# [Objective]
Within the records below, reproduce without change the lines from the line that has "def main() ->" through the line that has "in imported if", and only those.

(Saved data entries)
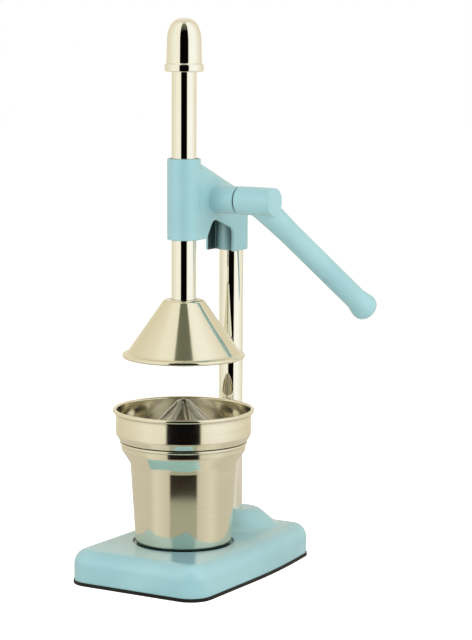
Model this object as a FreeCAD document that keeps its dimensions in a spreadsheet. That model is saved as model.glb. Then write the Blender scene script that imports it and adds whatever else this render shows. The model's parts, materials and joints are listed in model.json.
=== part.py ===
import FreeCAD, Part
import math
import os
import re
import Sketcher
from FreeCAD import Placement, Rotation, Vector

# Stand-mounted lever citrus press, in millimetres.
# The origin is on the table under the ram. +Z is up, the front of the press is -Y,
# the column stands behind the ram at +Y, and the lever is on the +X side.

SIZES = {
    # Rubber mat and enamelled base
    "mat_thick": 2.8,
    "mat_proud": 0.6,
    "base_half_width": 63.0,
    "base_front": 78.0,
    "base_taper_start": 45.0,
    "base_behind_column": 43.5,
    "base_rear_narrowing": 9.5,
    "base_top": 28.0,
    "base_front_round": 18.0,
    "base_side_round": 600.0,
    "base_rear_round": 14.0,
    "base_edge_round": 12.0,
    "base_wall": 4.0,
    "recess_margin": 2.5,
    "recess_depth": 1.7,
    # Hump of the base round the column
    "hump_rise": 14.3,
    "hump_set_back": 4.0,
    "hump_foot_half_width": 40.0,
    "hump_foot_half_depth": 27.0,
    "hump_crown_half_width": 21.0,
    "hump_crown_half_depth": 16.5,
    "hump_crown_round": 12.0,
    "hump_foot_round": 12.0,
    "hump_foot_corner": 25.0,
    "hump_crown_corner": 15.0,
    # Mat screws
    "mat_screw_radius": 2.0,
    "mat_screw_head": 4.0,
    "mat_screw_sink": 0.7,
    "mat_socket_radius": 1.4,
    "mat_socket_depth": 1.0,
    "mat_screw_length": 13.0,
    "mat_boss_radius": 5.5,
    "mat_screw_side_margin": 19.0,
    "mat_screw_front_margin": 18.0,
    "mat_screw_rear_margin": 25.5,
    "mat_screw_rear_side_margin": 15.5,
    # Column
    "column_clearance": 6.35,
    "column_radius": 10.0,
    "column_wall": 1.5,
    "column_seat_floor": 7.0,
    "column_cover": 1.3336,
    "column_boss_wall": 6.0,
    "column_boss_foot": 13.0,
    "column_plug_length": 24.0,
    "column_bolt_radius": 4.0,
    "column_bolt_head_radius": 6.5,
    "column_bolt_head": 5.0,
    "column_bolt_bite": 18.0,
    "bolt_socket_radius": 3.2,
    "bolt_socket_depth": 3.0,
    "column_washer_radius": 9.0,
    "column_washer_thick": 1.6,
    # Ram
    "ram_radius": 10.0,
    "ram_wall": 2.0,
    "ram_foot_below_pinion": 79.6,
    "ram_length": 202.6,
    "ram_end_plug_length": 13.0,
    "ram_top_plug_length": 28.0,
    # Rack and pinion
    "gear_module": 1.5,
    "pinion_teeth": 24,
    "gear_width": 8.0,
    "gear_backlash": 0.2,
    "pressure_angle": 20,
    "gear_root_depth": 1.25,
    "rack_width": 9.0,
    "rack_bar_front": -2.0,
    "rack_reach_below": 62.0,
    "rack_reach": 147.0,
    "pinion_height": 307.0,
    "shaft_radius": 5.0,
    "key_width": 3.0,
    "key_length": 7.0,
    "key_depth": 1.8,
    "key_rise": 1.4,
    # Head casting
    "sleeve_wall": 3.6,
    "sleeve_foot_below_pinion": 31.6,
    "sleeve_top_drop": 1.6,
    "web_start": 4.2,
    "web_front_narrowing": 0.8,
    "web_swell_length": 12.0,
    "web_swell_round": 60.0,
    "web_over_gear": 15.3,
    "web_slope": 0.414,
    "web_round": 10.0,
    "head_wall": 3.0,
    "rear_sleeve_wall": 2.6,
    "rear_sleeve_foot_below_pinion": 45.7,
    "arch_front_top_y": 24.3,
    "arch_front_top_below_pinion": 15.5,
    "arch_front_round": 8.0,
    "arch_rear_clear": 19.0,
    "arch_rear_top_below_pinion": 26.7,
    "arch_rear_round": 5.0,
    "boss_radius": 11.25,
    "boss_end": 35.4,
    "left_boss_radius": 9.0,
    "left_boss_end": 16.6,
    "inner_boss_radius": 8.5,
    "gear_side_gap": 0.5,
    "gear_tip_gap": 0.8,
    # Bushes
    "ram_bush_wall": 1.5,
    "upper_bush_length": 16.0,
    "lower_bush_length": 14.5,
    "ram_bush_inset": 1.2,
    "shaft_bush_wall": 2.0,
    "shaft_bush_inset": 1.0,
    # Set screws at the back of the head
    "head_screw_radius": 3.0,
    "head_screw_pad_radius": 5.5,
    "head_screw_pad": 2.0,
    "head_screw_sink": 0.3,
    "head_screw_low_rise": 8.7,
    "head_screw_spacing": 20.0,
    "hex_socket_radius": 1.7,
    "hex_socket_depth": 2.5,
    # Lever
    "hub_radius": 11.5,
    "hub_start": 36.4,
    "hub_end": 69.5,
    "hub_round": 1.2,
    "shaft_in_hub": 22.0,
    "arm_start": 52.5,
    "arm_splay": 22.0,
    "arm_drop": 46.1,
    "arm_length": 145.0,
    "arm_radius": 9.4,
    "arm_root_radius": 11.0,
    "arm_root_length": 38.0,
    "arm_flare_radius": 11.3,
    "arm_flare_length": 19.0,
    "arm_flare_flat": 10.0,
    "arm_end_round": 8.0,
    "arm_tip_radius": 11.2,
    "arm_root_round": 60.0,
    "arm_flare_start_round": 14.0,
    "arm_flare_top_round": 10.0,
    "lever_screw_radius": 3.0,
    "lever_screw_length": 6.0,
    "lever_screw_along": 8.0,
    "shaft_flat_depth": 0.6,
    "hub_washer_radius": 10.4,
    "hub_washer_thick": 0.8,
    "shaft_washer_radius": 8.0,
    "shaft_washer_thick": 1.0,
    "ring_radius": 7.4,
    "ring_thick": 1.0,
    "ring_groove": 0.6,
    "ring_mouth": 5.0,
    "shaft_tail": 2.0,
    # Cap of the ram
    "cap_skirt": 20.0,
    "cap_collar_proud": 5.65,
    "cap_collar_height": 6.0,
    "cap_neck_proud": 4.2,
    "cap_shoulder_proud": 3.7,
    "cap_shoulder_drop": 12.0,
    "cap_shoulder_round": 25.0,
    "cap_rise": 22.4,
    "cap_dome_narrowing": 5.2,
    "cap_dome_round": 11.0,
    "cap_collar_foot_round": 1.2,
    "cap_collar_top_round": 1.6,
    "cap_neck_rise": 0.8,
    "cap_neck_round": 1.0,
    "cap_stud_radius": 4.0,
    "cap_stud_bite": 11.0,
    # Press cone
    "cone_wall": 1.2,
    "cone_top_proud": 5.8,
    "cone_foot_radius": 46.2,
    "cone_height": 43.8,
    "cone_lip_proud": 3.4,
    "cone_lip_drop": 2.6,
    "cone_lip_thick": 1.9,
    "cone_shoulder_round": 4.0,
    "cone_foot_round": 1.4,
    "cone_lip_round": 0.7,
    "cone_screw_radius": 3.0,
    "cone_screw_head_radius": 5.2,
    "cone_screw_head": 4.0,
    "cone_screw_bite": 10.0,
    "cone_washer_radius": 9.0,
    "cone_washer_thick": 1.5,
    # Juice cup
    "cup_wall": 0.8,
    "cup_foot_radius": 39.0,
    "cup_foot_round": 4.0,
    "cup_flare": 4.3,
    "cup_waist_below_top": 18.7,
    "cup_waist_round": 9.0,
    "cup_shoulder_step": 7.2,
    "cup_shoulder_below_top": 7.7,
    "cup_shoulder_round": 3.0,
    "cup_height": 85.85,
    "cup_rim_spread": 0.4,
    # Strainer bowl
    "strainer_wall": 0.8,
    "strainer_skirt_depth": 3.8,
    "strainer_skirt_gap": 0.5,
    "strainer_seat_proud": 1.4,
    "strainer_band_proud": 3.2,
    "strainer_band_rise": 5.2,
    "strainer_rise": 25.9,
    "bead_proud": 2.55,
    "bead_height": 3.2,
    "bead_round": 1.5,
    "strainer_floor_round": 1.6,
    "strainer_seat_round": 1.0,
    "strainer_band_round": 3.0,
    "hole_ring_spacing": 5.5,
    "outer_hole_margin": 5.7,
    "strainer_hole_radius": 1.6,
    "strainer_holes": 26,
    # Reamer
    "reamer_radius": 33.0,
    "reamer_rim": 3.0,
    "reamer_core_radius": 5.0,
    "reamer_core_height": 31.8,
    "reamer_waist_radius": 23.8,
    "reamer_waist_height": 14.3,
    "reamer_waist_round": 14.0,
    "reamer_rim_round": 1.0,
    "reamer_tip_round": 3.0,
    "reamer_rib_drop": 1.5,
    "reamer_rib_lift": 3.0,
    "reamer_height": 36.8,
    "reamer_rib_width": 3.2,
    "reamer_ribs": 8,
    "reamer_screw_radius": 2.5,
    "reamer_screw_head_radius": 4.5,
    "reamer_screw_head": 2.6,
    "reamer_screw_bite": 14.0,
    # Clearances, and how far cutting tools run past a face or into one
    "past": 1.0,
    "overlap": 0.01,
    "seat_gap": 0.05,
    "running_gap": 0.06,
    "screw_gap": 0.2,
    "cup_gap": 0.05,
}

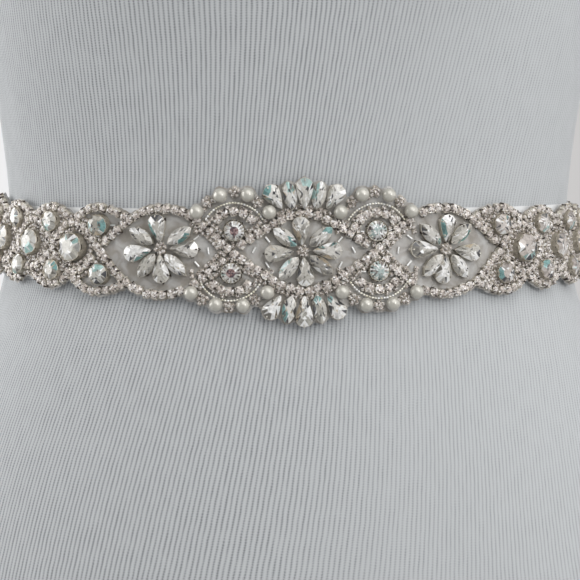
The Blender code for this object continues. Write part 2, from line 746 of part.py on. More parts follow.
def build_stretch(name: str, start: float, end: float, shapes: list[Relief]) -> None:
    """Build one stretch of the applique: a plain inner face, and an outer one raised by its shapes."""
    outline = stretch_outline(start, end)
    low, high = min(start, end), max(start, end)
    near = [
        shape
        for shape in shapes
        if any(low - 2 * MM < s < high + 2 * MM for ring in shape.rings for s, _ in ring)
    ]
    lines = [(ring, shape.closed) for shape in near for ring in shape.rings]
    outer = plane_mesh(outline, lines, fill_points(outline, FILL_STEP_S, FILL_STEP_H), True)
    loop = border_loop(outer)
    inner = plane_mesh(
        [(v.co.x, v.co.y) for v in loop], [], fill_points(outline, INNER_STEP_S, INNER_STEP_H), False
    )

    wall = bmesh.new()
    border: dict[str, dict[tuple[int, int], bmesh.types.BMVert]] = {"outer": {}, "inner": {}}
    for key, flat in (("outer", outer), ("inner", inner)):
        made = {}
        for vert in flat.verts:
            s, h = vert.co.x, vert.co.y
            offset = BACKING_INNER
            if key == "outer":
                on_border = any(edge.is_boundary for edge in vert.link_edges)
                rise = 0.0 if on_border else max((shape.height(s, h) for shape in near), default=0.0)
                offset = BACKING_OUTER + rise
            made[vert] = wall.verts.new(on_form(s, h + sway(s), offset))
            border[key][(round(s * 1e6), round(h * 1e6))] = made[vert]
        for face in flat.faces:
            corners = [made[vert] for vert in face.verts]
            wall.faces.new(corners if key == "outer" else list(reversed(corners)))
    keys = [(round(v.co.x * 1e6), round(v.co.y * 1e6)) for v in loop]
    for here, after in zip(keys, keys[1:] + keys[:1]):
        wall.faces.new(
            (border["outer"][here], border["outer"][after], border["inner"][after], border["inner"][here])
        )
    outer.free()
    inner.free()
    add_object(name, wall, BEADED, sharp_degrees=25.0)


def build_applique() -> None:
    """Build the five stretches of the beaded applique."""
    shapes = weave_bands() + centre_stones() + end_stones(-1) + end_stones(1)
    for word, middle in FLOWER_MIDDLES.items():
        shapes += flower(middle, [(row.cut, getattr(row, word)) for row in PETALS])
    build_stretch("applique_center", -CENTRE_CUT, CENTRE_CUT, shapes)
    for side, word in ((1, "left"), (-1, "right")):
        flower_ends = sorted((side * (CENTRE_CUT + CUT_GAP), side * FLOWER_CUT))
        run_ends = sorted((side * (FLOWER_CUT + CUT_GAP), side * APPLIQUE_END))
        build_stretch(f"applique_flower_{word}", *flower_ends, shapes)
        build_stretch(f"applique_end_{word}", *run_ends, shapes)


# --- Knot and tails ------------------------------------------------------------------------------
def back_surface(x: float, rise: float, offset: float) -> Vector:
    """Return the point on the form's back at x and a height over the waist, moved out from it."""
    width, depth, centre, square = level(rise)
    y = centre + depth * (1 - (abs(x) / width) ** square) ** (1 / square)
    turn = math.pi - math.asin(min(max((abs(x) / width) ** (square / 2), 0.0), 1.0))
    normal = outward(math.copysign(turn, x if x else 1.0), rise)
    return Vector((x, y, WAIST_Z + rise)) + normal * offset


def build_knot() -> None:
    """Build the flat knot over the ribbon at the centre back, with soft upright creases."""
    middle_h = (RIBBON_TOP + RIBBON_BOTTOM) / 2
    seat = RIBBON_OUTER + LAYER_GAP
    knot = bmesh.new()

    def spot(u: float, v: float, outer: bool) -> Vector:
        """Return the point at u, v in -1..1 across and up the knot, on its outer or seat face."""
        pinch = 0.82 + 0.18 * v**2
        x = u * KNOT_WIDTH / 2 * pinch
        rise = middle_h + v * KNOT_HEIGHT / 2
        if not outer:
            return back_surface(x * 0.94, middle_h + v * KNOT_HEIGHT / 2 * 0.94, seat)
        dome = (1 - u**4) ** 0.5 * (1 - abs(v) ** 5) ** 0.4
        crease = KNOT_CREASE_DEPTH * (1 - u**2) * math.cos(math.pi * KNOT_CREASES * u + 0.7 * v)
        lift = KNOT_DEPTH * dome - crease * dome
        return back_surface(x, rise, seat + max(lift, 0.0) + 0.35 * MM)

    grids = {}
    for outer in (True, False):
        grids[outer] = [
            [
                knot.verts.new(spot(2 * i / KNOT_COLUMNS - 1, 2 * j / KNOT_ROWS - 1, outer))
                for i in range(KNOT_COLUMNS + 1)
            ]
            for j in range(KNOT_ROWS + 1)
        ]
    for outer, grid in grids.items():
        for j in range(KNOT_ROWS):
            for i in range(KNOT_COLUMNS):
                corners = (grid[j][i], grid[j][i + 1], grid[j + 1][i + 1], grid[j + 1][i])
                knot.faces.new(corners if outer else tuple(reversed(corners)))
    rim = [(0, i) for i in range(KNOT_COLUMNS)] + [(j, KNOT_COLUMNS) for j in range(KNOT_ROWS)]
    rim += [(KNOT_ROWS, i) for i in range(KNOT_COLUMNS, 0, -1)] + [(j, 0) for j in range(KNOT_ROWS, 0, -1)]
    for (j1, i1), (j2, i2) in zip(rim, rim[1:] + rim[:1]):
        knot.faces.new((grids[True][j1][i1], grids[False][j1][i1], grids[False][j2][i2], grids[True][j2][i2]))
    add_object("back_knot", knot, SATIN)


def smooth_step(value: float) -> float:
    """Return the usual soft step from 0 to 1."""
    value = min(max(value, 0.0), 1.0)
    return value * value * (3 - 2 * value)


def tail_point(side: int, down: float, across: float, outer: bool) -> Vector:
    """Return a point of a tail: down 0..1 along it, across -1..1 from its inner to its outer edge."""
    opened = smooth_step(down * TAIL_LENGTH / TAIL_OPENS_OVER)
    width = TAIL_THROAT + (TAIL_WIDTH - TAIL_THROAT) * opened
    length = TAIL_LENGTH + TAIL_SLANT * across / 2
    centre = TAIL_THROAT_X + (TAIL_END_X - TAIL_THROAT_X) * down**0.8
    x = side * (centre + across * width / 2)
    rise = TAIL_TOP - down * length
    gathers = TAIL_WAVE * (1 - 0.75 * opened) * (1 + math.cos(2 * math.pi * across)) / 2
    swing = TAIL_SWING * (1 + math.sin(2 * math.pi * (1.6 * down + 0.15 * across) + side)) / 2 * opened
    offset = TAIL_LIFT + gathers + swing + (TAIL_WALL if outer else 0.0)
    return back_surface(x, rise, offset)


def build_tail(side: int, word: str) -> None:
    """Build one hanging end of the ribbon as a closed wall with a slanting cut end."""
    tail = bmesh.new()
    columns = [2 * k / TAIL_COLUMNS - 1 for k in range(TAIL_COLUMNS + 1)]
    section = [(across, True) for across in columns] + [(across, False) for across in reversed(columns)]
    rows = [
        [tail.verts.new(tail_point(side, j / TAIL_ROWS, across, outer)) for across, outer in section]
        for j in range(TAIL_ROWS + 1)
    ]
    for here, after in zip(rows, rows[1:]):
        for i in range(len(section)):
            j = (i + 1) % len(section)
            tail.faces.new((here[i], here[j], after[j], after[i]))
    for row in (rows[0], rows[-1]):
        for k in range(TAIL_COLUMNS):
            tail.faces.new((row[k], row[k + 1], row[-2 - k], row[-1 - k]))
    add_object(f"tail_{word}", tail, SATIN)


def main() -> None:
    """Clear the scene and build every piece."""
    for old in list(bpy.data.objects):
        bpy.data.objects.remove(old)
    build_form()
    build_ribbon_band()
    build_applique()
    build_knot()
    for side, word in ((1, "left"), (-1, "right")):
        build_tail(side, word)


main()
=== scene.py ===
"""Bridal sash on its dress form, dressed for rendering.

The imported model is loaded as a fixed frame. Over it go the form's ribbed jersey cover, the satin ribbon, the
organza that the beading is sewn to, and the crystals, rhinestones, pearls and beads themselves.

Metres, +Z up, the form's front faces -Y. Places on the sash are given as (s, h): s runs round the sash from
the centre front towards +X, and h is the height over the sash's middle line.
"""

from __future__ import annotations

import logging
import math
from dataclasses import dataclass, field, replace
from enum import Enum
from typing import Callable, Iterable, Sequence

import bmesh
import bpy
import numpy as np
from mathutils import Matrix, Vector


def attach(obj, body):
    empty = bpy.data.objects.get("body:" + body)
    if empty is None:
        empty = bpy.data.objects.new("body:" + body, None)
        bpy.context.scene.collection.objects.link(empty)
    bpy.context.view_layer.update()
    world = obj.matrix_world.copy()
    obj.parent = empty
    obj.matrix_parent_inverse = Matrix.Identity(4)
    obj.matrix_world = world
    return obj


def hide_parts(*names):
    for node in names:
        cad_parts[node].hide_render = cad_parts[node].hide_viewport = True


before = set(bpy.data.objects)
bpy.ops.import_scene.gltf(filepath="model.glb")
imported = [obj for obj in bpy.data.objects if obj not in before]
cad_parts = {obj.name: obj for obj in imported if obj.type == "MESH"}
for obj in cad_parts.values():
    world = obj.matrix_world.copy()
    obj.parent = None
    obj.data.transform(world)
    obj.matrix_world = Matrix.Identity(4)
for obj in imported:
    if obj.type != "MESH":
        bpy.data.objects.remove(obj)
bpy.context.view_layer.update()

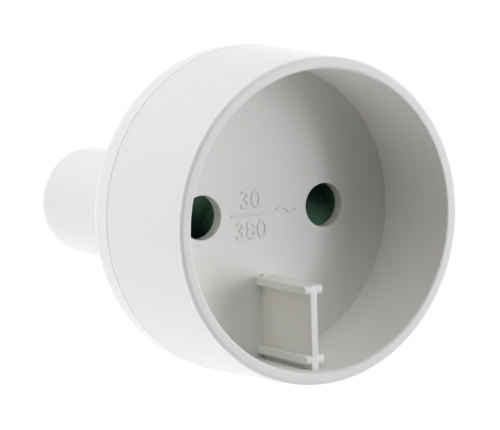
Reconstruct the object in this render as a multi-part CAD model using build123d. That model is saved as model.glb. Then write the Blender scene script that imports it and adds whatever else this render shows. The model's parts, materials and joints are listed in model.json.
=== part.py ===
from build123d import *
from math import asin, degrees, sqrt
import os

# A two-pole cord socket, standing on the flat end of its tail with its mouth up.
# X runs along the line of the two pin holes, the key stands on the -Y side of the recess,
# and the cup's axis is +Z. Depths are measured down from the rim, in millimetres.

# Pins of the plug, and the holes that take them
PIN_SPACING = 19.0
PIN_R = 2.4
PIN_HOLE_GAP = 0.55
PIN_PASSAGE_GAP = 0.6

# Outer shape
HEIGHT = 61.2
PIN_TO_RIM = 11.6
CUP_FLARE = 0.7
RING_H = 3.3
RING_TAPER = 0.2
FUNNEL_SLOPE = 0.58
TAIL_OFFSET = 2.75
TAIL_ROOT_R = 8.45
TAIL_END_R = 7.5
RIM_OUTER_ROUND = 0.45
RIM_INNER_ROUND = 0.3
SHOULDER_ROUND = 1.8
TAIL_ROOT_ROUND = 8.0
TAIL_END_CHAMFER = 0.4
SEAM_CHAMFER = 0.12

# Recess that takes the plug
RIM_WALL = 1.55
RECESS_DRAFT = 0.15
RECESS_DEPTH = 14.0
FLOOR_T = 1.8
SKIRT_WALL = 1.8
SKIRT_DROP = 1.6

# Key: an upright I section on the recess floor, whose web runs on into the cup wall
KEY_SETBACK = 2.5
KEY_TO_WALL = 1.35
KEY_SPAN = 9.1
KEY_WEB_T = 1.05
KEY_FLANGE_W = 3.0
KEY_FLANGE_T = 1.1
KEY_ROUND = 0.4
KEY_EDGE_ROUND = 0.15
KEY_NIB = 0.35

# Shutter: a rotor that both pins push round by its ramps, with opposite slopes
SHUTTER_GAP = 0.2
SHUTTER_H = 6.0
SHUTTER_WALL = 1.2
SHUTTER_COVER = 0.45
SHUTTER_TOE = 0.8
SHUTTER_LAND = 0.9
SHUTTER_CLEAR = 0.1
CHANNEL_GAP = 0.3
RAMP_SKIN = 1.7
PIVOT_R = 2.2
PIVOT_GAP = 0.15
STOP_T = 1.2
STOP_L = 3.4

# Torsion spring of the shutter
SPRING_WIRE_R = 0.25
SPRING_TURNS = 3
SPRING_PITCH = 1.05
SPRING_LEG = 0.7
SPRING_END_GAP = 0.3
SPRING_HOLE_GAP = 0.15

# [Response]
def main() -> None:
    """Clear the scene and build every piece."""
    for old in list(bpy.data.objects):
        bpy.data.objects.remove(old)
    build_form()
    build_ribbon_band()
    build_applique()
    build_knot()
    for side, word in ((1, "left"), (-1, "right")):
        build_tail(side, word)


main()
=== scene.py ===
"""Bridal sash on its dress form, dressed for rendering.

The imported model is loaded as a fixed frame. Over it go the form's ribbed jersey cover, the satin ribbon, the
organza that the beading is sewn to, and the crystals, rhinestones, pearls and beads themselves.

Metres, +Z up, the form's front faces -Y. Places on the sash are given as (s, h): s runs round the sash from
the centre front towards +X, and h is the height over the sash's middle line.
"""

from __future__ import annotations

import logging
import math
from dataclasses import dataclass, field, replace
from enum import Enum
from typing import Callable, Iterable, Sequence

import bmesh
import bpy
import numpy as np
from mathutils import Matrix, Vector


def attach(obj, body):
    empty = bpy.data.objects.get("body:" + body)
    if empty is None:
        empty = bpy.data.objects.new("body:" + body, None)
        bpy.context.scene.collection.objects.link(empty)
    bpy.context.view_layer.update()
    world = obj.matrix_world.copy()
    obj.parent = empty
    obj.matrix_parent_inverse = Matrix.Identity(4)
    obj.matrix_world = world
    return obj


def hide_parts(*names):
    for node in names:
        cad_parts[node].hide_render = cad_parts[node].hide_viewport = True


before = set(bpy.data.objects)
bpy.ops.import_scene.gltf(filepath="model.glb")
imported = [obj for obj in bpy.data.objects if obj not in before]
cad_parts = {obj.name: obj for obj in imported if obj.type == "MESH"}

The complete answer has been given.